Going from one side of the river is easier said than done for Quad Citizens and with the recent flooding and bridge work puts an even bigger roadblock for those to travel, no pun intended. For many living here, it seems like you must pick sides or be loyal to your side of the Mississippi and this is something that Moeller wants to see end and hopes The Rust Belt can be the place that helps break down that border-barrier. “A lot of people have this weird hitch in the way they think of things, especially crossing the bridge,” explained Moeller. “I want to think that the Rust Belt is really going to crack away at the stigma of Illinois/Iowa side of the river and you’re going to have to go over there because the stuff is going to be too good to avoid.”

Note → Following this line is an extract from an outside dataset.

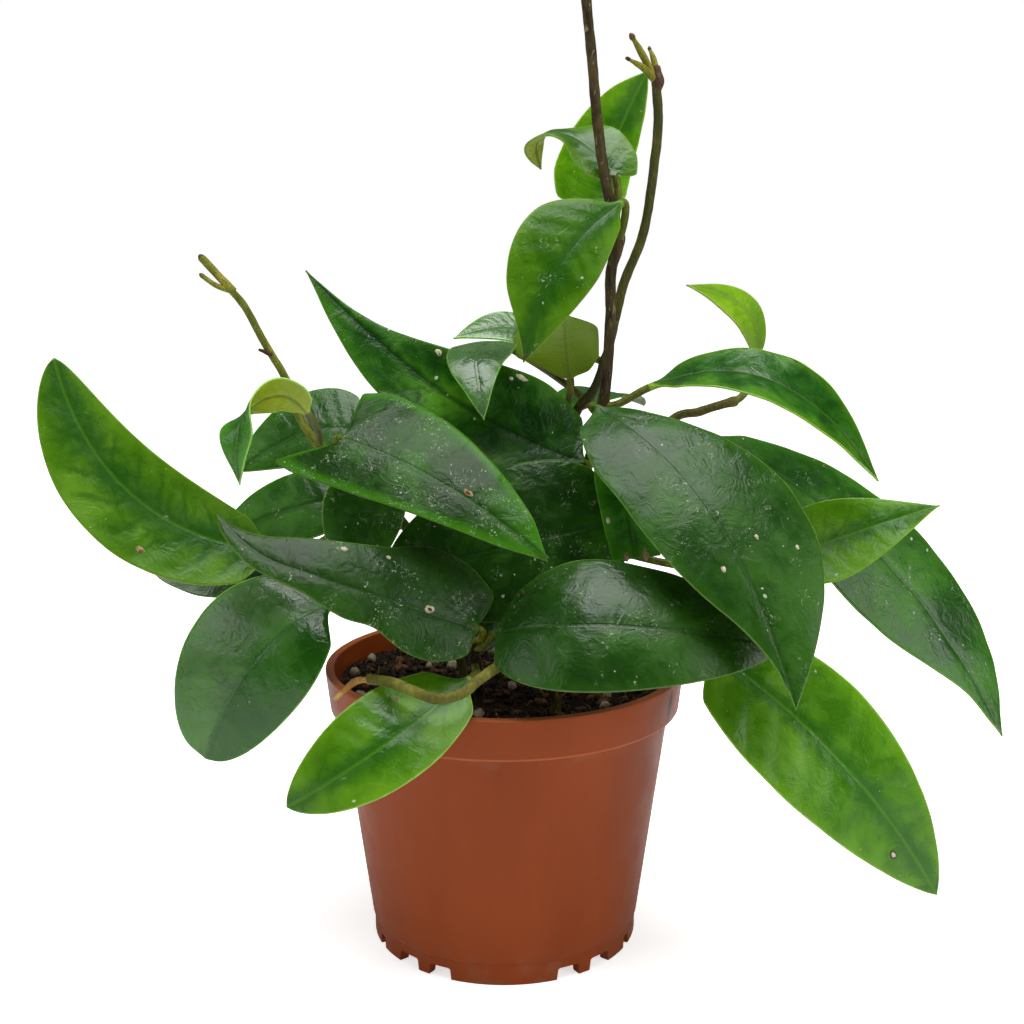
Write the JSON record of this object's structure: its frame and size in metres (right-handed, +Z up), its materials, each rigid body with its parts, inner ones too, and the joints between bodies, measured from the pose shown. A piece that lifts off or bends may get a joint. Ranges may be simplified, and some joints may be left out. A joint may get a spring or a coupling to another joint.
{
  "type": "potted hoya plant",
  "caption": "Waxy-leaved hoya in a round terracotta-coloured nursery pot, with upright bare shoots, arching leaves over the rim and dark potting mix.",
  "frame": {"origin": "centre of the pot's underside, on the plane that its feet stand on", "axes": "+Z up along the pot's axis, +X to the right and -Y towards the viewer who sees the plant's leafy front"},
  "size_m": [0.3084, 0.18, 0.3524],
  "materials": {
    "pot_plastic": "satin moulded terracotta-coloured plastic",
    "potting_mix": "loose dark peat with bark and grit",
    "stem_bark": "thin brown to olive bark",
    "leaf_blade": "waxy green leaf with soft gloss"
  },
  "bodies": {
    "root": {"pot": "pot_plastic", "soil": "potting_mix", "stem_tall": "stem_bark", "stem_budding": "stem_bark", "stem_shoot": "stem_bark", "stem_front": "stem_bark", "stem_cut": "stem_bark", "stem_right": "stem_bark", "stem_rear": "stem_bark", "leaf_far_left": "leaf_blade", "leaf_low_left": "leaf_blade", "leaf_left_under": "leaf_blade", "leaf_front_hooked": "leaf_blade", "leaf_centre": "leaf_blade", "leaf_upper_left": "leaf_blade", "leaf_small_front": "leaf_blade", "leaf_behind_small": "leaf_blade", "leaf_upper_front": "leaf_blade", "leaf_cupped": "leaf_blade", "leaf_curled": "leaf_blade", "leaf_upper_rear": "leaf_blade", "leaf_small_right": "leaf_blade", "leaf_arching": "leaf_blade", "leaf_big_front": "leaf_blade", "leaf_drooping": "leaf_blade", "leaf_pointing_right": "leaf_blade", "leaf_low_right": "leaf_blade", "leaf_front_oval": "leaf_blade", "leaf_over_rim": "leaf_blade", "leaf_dark_centre": "leaf_blade", "leaf_torn": "leaf_blade", "leaf_left_middle": "leaf_blade", "leaf_left_inner": "leaf_blade", "leaf_dark_low": "leaf_blade", "leaf_left_rear": "leaf_blade", "leaf_twisted": "leaf_blade", "leaf_rear_top": "leaf_blade", "leaf_rear_left": "leaf_blade", "leaf_rear_right": "leaf_blade", "leaf_rear_low": "leaf_blade", "leaf_rear_middle": "leaf_blade"}
  },
  "joints": []
}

Moeller’s passion and love for the Quad Cities comes out with every sentence he speaks when talking about the area and he mentioned that people’s first reaction to walking into the Rust Belt has been great, but he hopes to shift their answer to something even better over the next few months. “Seeing people come around the corner and seeing it for the first time and hearing them say they feel like they are not in the Quad Cities, I get that response,” said Moeller. “And it’s a cool response, but the better response would be, ‘this feels exactly like we are in the Quad Cities’. That’s how you want to shift it from disbelief to expectation. That’s where it has to head.”

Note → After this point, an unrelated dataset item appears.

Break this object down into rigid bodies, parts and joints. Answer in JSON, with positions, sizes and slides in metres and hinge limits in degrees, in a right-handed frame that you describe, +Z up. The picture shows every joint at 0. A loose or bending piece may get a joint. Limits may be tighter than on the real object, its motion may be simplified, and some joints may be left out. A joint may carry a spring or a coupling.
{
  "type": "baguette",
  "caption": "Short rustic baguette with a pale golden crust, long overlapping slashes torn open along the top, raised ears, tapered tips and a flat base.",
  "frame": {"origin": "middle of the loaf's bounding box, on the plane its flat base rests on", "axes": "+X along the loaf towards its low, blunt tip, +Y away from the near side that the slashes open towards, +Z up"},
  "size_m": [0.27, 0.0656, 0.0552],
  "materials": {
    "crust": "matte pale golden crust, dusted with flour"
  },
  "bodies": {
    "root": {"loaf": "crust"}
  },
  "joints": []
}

With a few smaller shows coming up, the next big one for the Rust Belt is on Friday, May 17th as they host Fred Armisen: Comedy for Musicians but Everyone is Welcome. Moeller explained how the response has been great for the SNL alum and current drummer for the 8G Band on Late Night with Seth Meyers on NBC. “Nobody else was going to book that show in the Quad Cities,” said Moeller. “We just thought Fred would be really into it and we were originally looking at it for Codfish Hollow, but it wasn’t available that night, so I suggested The Rust Belt.”

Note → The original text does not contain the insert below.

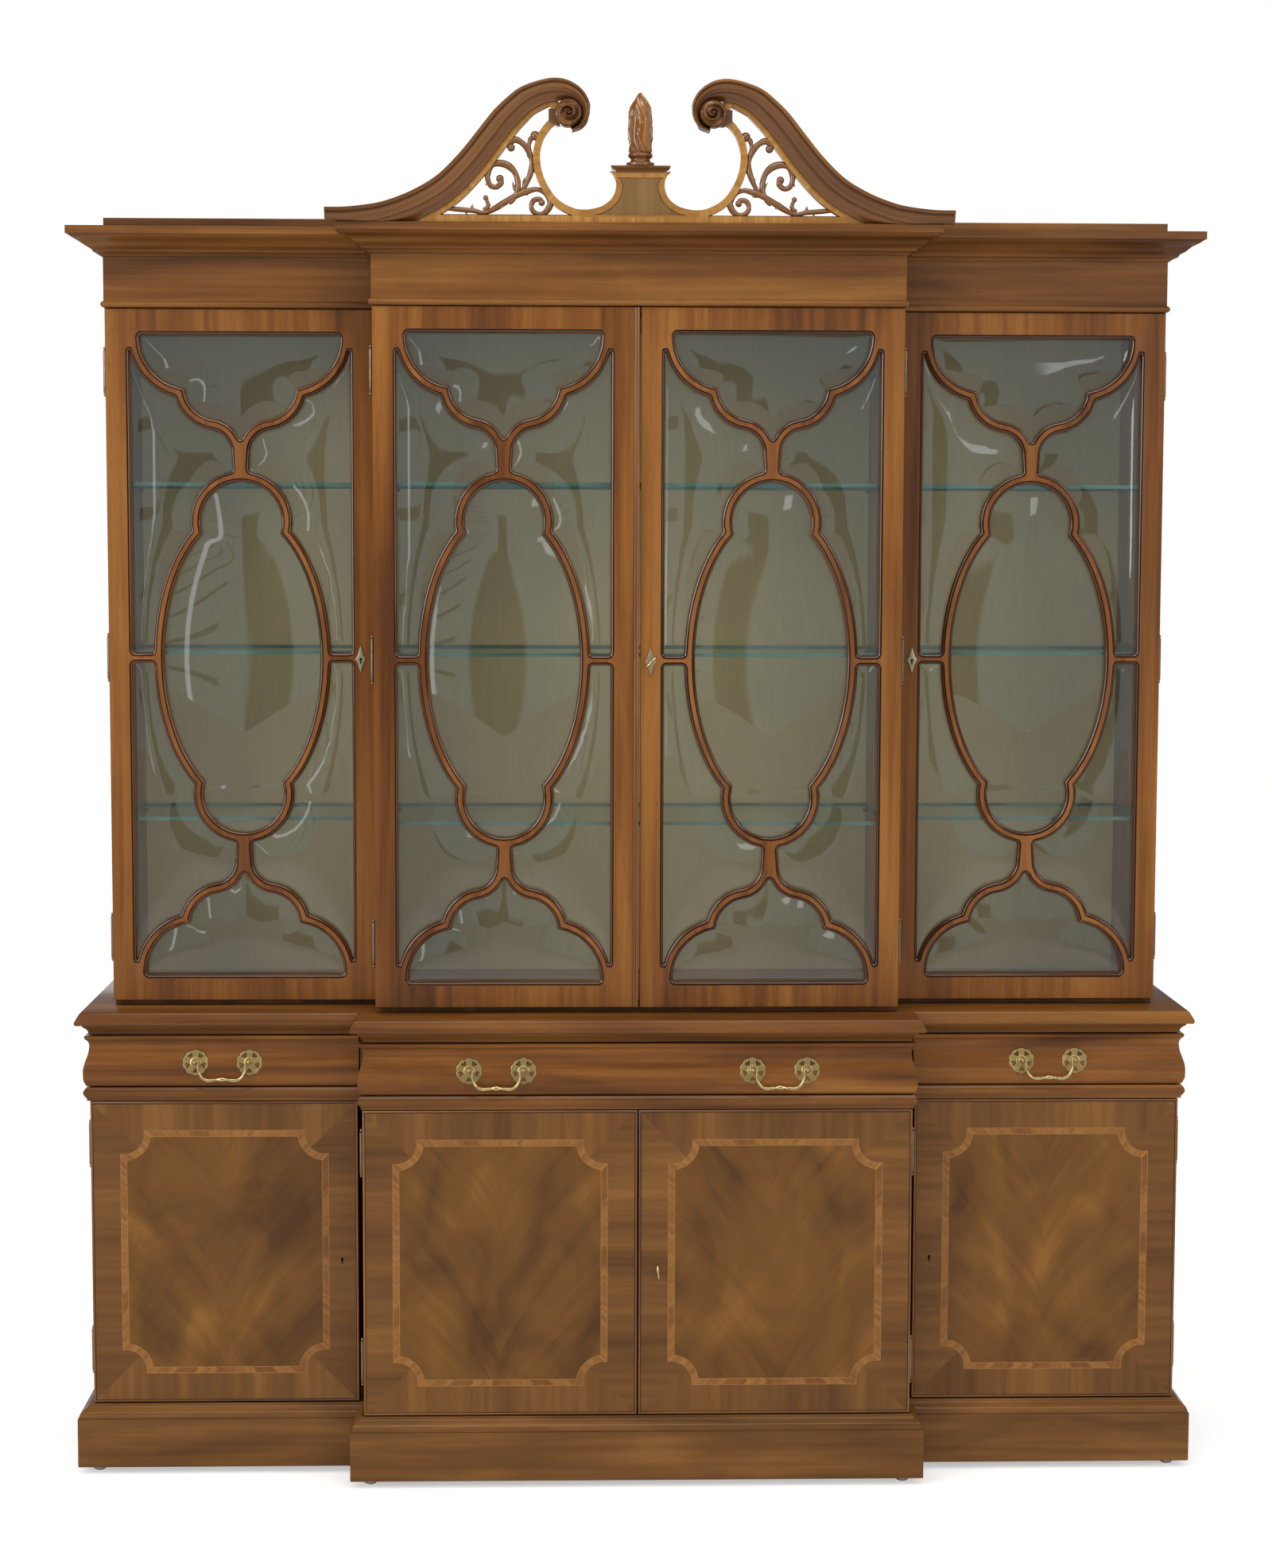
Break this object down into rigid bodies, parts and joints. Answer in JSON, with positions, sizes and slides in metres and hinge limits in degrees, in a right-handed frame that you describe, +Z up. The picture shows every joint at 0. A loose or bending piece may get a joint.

The accessibility and availability of Moeller’s venues to work with each other to create one big music machine seems like it was always part of his master plan to have multiple places for him to book the best and most entertaining events for the area. “There is no way the Rust Belt isn’t going to help the Racoon Motel,” said Moeller. “They are going to play off each other in very interesting ways. It’s just an education process and its reconditioning people to understand what’s really out there.” And as these acts continue to sign on to play in the QC, Moeller not only want to broaden the music scene in the area, he wants to make the Quad Cities a must-stop for all acts coming through the Midwest. “That’s what’s interesting about the Rust Belt is all the sudden East Moline, IL is going to be on a lot of tour routings,” explained Moeller. “Just like the Racoon Motel and the barn (Codfish Hollow), now Davenport and Maquoketa is on a lot of tour routings. You can really reestablish a city where people start to say ‘Wow, they are really doing stuff.’”

With a brewery, restaurant, common area and eventually a coffee house all slated to be open soon under the Rust Belt roof, Moeller still has some tricks and surprises up his sleeve for the rest of the year. And if his track record is any indication of what is yet to come for his new brain-child, seeing The Rust Belt on the national news as host to monumental shows seems more of a reality than it ever has before. “We still have a decent amount of year left and I want there to be two or three shockers,” said Moeller. “I believe in it so much, there is really no way of stopping it. Its either success or success. Some days you get frustrated and there is a challenge and some days you have a Bon Iver show and you see it working and people having one of the best nights they’ve ever had. I think that’s what we created there was a night that nobody is ever going to forget. Those nights are rare, but they can happen often.”